I had to use a Best Buy recently, which I think is the digital consumer equivalent of admitting you had to go to the doctor to have an ass boil lanced. Having read various articles predicting the demise of big box consumer electronics stores in the age of online retail, I was curious to see if the experience was any less horrible than my last trip. It wasn’t.
I’m pretty sure I’m well below the pay grade of any decision-makers in the Marketing and Merchandising division of Best Buy, but I think if my business were on the edge of extinction due to online retailers, I’d be inclined to move away from the “dimply lit yardsale filled with talking gnomes” model and toward something resembling a positive consumer experience. I know everyone goes on and on about how pricing is what’s killed the brick and mortar retailer, but I really don’t think that’s it.
I think they’re killing themselves.
And I’m not just talking about the new “retail walk of shame” Best Buy seems to have borrowed from Barnes and Noble–only without that fussy, English-professor-esque whiff of class and relevance. Instead of running the B&N gauntlet of tote bags, coffee mugs and bad post cards, trying to escape Best Buy, I was forced to walk though the silly maze of closeout crap you see above. At Best Buy, the merchandise on the RWOS isn’t even relevant to Best Buy, let alone my life, but I don’t think they mind. In fact, Best Buy doesn’t even try to hide that fact that they’re routing you away from the cash registers and then back toward them through a shit pile of bad merchandise on the off chance that you’d suddenly want some $3.00 headphones or potato chips. The impression is that you’re in a store that’s going out of business, which is, of course, the case.
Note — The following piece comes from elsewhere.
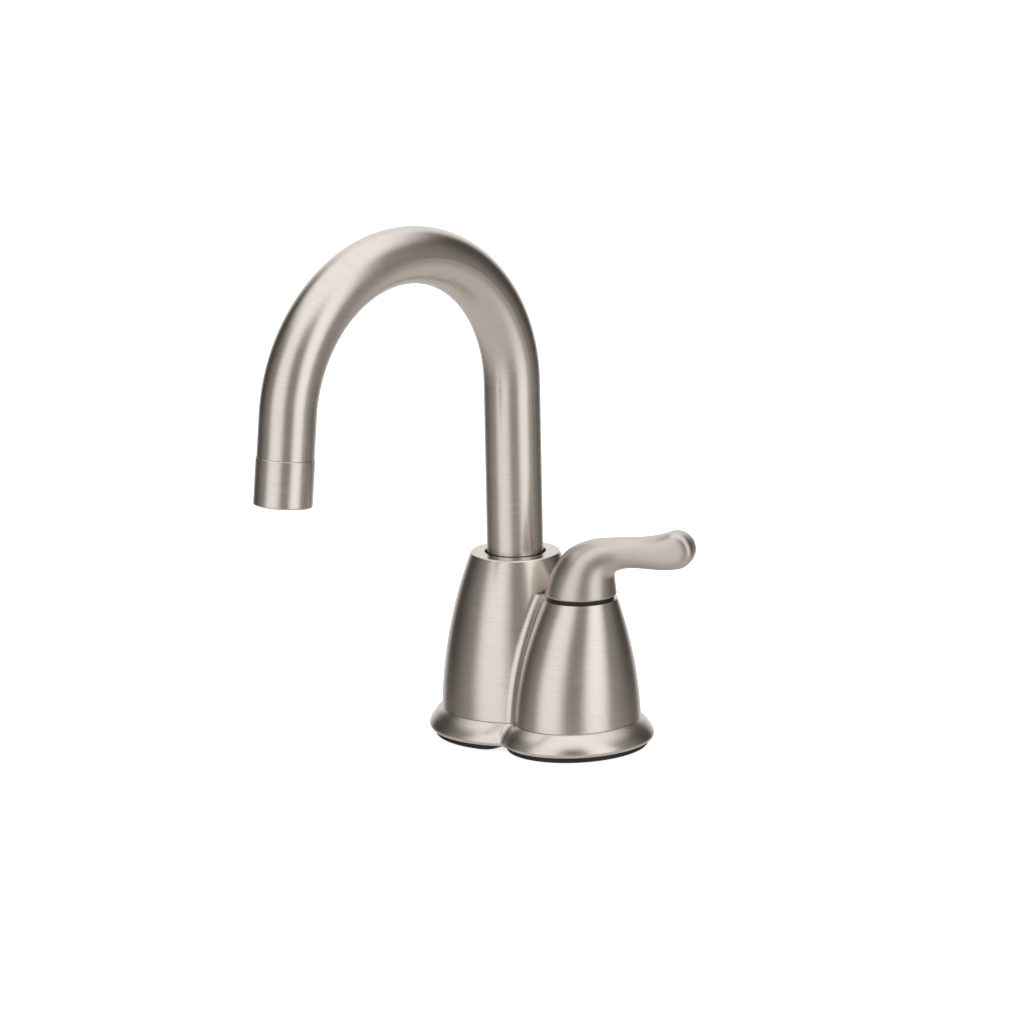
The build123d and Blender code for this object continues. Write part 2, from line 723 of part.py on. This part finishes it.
with BuildPart() as spindle_o_ring:
    with BuildSketch(Plane.XZ):
        with Locations((lever_x + shaft_radius - shaft_ring_section, sleeve_top + shaft_ring_rise)):
            Circle(shaft_ring_section - press_gap)
    revolve(axis=Axis((lever_x, 0, 0), (0, 0, 1)))
spindle_o_ring.part.label = "spindle_o_ring"
export_step(spindle_o_ring.part, "parts/spindle_o_ring.step")

# Glide ring: the dark line between the lever tower and the handle
with BuildPart() as handle_glide_ring:
    glide_radius = lever_rim_radius - glide_inset
    with BuildSketch(lever_plane.offset(lever_rim_z)):
        tube_ring(glide_radius, glide_radius - glide_width)
    extrude(amount=lever_gap - seat_gap)
handle_glide_ring.part.label = "handle_glide_ring"
export_step(handle_glide_ring.part, "parts/handle_glide_ring.step")

# Handle: a round foot that bends over into a waisted arm with a club end, drawn with
# its reach along X, a hair narrower than high, and then turned to the lever's heading
with BuildPart() as handle_form:
    for stations in (foot_stations, arm_stations):
        for reach, rise, tilt, half_height in stations:
            lean = radians(tilt)
            down = (cos(lean), 0, -sin(lean))
            along = (sin(lean), 0, cos(lean))
            with BuildSketch(Plane((reach, 0, rise), x_dir=down, z_dir=along)):
                Ellipse(half_height, half_height - press_gap)
        loft()
    extrude(handle_form.faces().sort_by(Axis.X)[-1], amount=lever_end_length)
    fillet(handle_form.faces().sort_by(Axis.X)[-1].edges(), radius=lever_end_round)

with BuildPart() as lever_handle:
    with Locations(lever_base.location):
        add(handle_form.part)
    with BuildSketch(lever_base):
        Circle(lever_base_radius - handle_recess_wall)
    extrude(amount=handle_recess_depth, mode=Mode.SUBTRACT)
    with BuildSketch(lever_base):
        Circle(shaft_radius + press_gap)
        with Locations((0, flat_side + press_gap + shaft_radius)):
            Rectangle(2 * shaft_radius, 2 * shaft_radius, mode=Mode.SUBTRACT)
    extrude(amount=socket_depth, mode=Mode.SUBTRACT)
    screw_plane = Plane(
        lever_base.from_local_coords(Vector(0, flat_side + press_gap, set_screw_height)),
        x_dir=lever_base.x_dir,
        z_dir=lever_base.y_dir,
    )
    with BuildSketch(screw_plane):
        Circle(set_screw_radius + thread_gap)
    extrude(amount=lever_base_radius, mode=Mode.SUBTRACT)
lever_handle.part.label = "lever_handle"
export_step(lever_handle.part, "parts/lever_handle.step")

with BuildPart() as handle_set_screw:
    with BuildSketch(screw_plane):
        Circle(set_screw_radius)
    extrude(amount=set_screw_length)
    with BuildSketch(screw_plane.offset(set_screw_length)):
        RegularPolygon(radius=set_screw_hex, side_count=6)
    extrude(amount=-set_screw_length / 3, mode=Mode.SUBTRACT)
handle_set_screw.part.label = "handle_set_screw"
export_step(handle_set_screw.part, "parts/handle_set_screw.step")

# Shank, and what clamps the faucet to the deck from below
clamp_z = -deck_thickness
washer_z = clamp_z - clamp_rubber_thickness
nut_z = washer_z - clamp_washer_thickness
shank_low = nut_z - nut_height - shank_tail
with BuildPart() as mounting_shank:
    with BuildSketch(Plane.XY.offset(shank_low)):
        tube_ring(shank_radius, shank_bore_radius)
    extrude(amount=socket_top - seat_gap - shank_low)
    chamfer(mounting_shank.edges().group_by(Axis.Z)[0].sort_by(SortBy.RADIUS)[-1], length=nut_chamfer)
mounting_shank.part.label = "mounting_shank"
export_step(mounting_shank.part, "parts/mounting_shank.step")

with BuildPart() as clamp_rubber:
    with BuildSketch(Plane.XY.offset(washer_z)):
        tube_ring(clamp_rubber_radius, shank_radius + casting_gap)
    extrude(amount=clamp_rubber_thickness)
clamp_rubber.part.label = "clamp_rubber"
export_step(clamp_rubber.part, "parts/clamp_rubber.step")

with BuildPart() as clamp_washer:
    with BuildSketch(Plane.XY.offset(nut_z)):
        tube_ring(clamp_washer_radius, shank_radius + casting_gap)
    extrude(amount=clamp_washer_thickness)
clamp_washer.part.label = "clamp_washer"
export_step(clamp_washer.part, "parts/clamp_washer.step")

with BuildPart() as mounting_nut:
    with BuildSketch(Plane.XY.offset(nut_z - nut_height)):
        RegularPolygon(radius=nut_flats / 2, side_count=6, major_radius=False)
    extrude(amount=nut_height)
    with BuildSketch(Plane.XY.offset(nut_z - nut_height)):
        Circle(nut_flats / sqrt(3) - nut_chamfer)
    extrude(amount=nut_height, taper=-30, mode=Mode.INTERSECT)
    with BuildSketch(Plane.XY.offset(nut_z - nut_height)):
        Circle(shank_radius + thread_gap)
    extrude(amount=nut_height, mode=Mode.SUBTRACT)
mounting_nut.part.label = "mounting_nut"
export_step(mounting_nut.part, "parts/mounting_nut.step")

# Barbed nipples for the three hoses, screwed up into the waterway inside the shank
nipple_low = socket_top - nipple_length
barb_pitch = (nipple_length - nipple_collar) / 4
for name, angle in nipple_angles.items():
    turn = radians(angle)
    foot = Vector(nipple_circle * cos(turn), nipple_circle * sin(turn), 0)
    with BuildPart() as nipple:
        with BuildSketch(Plane(foot, x_dir=(1, 0, 0), z_dir=(0, -1, 0))):
            with BuildLine():
                outline = [(nipple_bore_radius, nipple_low), (nipple_tube_radius, nipple_low)]
                for barb in range(3):
                    shoulder = nipple_low + (barb + 1) * barb_pitch
                    outline += [(nipple_tube_radius + barb_swell, shoulder), (nipple_tube_radius, shoulder)]
                outline += [
                    (nipple_tube_radius, socket_top - nipple_collar),
                    (nipple_collar_radius, socket_top - nipple_collar),
                    (nipple_collar_radius, socket_top - press_gap),
                    (nipple_radius, socket_top - press_gap),
                    (nipple_radius, socket_top + nipple_thread - seat_gap),
                    (nipple_bore_radius, socket_top + nipple_thread - seat_gap),
                ]
                Polyline(*outline, close=True)
            make_face()
        revolve(axis=Axis(foot, (0, 0, 1)))
    nipple.part.label = name
    export_step(nipple.part, f"parts/{name}.step")
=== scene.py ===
import bmesh
import bpy
import json
import math
from mathutils import Matrix, Vector


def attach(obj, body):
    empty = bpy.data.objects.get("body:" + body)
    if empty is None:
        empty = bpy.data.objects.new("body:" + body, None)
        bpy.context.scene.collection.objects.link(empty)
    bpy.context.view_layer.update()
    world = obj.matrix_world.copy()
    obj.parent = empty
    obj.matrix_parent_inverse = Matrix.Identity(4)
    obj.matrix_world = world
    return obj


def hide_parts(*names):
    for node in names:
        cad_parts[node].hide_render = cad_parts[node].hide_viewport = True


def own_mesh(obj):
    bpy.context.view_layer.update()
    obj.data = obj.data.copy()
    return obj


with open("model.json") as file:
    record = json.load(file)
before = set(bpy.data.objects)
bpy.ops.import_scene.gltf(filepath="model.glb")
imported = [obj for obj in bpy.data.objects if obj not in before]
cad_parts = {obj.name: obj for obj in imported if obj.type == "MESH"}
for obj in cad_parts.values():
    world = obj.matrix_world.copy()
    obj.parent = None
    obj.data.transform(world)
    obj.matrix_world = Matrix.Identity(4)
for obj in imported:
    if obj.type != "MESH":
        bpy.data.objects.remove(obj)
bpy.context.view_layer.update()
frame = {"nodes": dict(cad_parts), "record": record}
record = frame["record"]
mm = 0.001
sliver = 1e-7  # CAD points closer than this are one point
creaseAngle = math.radians(50)  # edges sharper than this stay sharp


# Shader helpers: a socket that Python arithmetic works on, and a material built with it

noiseMean = 0.5
mixLow, mixHigh, mixResult = 6, 7, 2  # the colour sockets of a Mix node
reliefDepth = 0.0001
white = (1.0, 1.0, 1.0, 1)


class Field:
    def __init__(self, finish, socket):
        self.finish, self.socket = finish, socket

    def math(self, operation, *others):
        values = dict(enumerate((self,) + others))
        return self.finish.field("ShaderNodeMath", {"operation": operation}, values)

    def __add__(self, other):
        return self.math("ADD", other)

    def __mul__(self, other):
        return self.math("MULTIPLY", other)

    def __sub__(self, other):
        return self.math("SUBTRACT", other)

    def __rsub__(self, other):
        return self * -1 + other

    __radd__ = __add__
    __rmul__ = __mul__


class Kit:
    def __init__(self, tree):
        self.tree = tree
        tree.nodes.clear()

    def node(self, kind, settings=None, inputs=None):
        made = self.tree.nodes.new(kind)
        for name, value in (settings or {}).items():
            setattr(made, name, value)
        for name, value in (inputs or {}).items():
            if isinstance(value, Field):
                self.tree.links.new(value.socket, made.inputs[name])
            else:
                made.inputs[name].default_value = value
        return made

    def field(self, kind, settings=None, inputs=None, output=0):
        return Field(self, self.node(kind, settings, inputs).outputs[output])

    def coordinates(self, kind):
        return self.field("ShaderNodeTexCoord", None, None, kind)

    def component(self, vector, letter):
        return self.field("ShaderNodeSeparateXYZ", None, {"Vector": vector}, letter)

    def smooth(self, value, low, high):  # 0 below low, 1 above high, eased between
        return self.field(
            "ShaderNodeMapRange",
            {"interpolation_type": "SMOOTHSTEP"},
            {"Value": value, "From Min": low, "From Max": high},
        )

    def blend(self, share, low, high):  # a colour from low at share 0 to high at share 1
        ends = {"Factor": share, mixLow: low, mixHigh: high}
        return self.field("ShaderNodeMix", {"data_type": "RGBA"}, ends, mixResult)

    def noise(self, place, scale, detail):  # swings about 0
        inputs = {"Vector": place, "Scale": scale, "Detail": detail}
        return self.field("ShaderNodeTexNoise", None, inputs, "Fac") - noiseMean

    def bump(self, height, strength):
        inputs = {"Height": height, "Strength": strength, "Distance": reliefDepth}
        return self.field("ShaderNodeBump", None, inputs)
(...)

But the store is the least of their problems.
More than any other store, Best Buy forces me to avoid “customer service” people, and while I’ve not had as appalling an experience as described in Larry Downes’ Forbes article from last December, few places cause as much sales agent anxiety as Best Buy due to the fear of what Downes aptly describes as “anti-service.” Simply put: you’re more likely to come away from any experience with a sales agent at Best Buy less satisfied than you would be if no one spoke to you during your visit.
Reasons for this are many. Unlike the thoughtful and reasoned analysis Downes offers, though, I can simply resort to crude short-hand: Best Buy is still acting like a big company, and there are no more “big companies.” They seem to have failed to grasp the most substantial change the Internet has caused: we expect personal service. With the exception of Wal-Mart, who’s done a masterful job of targeting the ever-shrinking base of consumers who don’t realize the Internet exists, there is no such thing as a corporate retail juggernaut any more–a place capable of winning sales and loyal customers without engaging with those customers are people.
Ironically, the sure sign that you’re about to be treated like cattle is the “greeter.” Both Wal-Mart and Best Buy have them, and they’re appalling. Does anyone under the age of 80 honestly feel more warmly welcomed just because a front door lurker offers a “hello”? It’s the biggest kind of phony bullshit service, and the post boy for where they’ve gone wrong. When logging into an e-commerce site posts a “Hello Chris” account link in the upper corner of my screen, it means my shopping history and preferences have been queued up, and that my records and info. are available for me to review or change. The Best Buy equivalent isn’t similarly “social” because it doesn’t actually involve knowledge of me or my shopping at all. In fact, the greeter invariably gets in the way of my shopping experience, if you want to call it that, at Best Buy. It tells me Best Buy values paying a kid to stand around saying hello all day more than it values paying salaries for employees willing to genuinely be helpful.
In other words, you can’t fake giving a shit about people, and when it comes to customer service–more than pricing or sales tax–online retailers are so far superior to companies like Best Buy that the contrast is almost shocking.
How it’s come to this, I don’t know, but Best Buy and other big box retailers have failed to turn their storefronts into assets, allowing them instead to become major liabilities. Wild pipe dream or not, imagine for a second what a positive, consumer-driven change would look like at Best Buy. Realizing you need a product, you’d be able to quickly and easily verify that your local store had what you needed in stock. If they did, you’d order, walk in to a pick up area, swipe your card for ID and be handed your order. If the nearest store didn’t have what you needed, an inventory transfer would put it there within a day or two and send you a text message to let you know it had arrived.
In both cases, gone is the greeter. In his place is a way to get the items you wanted and get the hell out of the abandoned airplane hanger that is your local Best Buy. Come to think of it, maybe a few extra light bulbs wouldn’t hurt, either.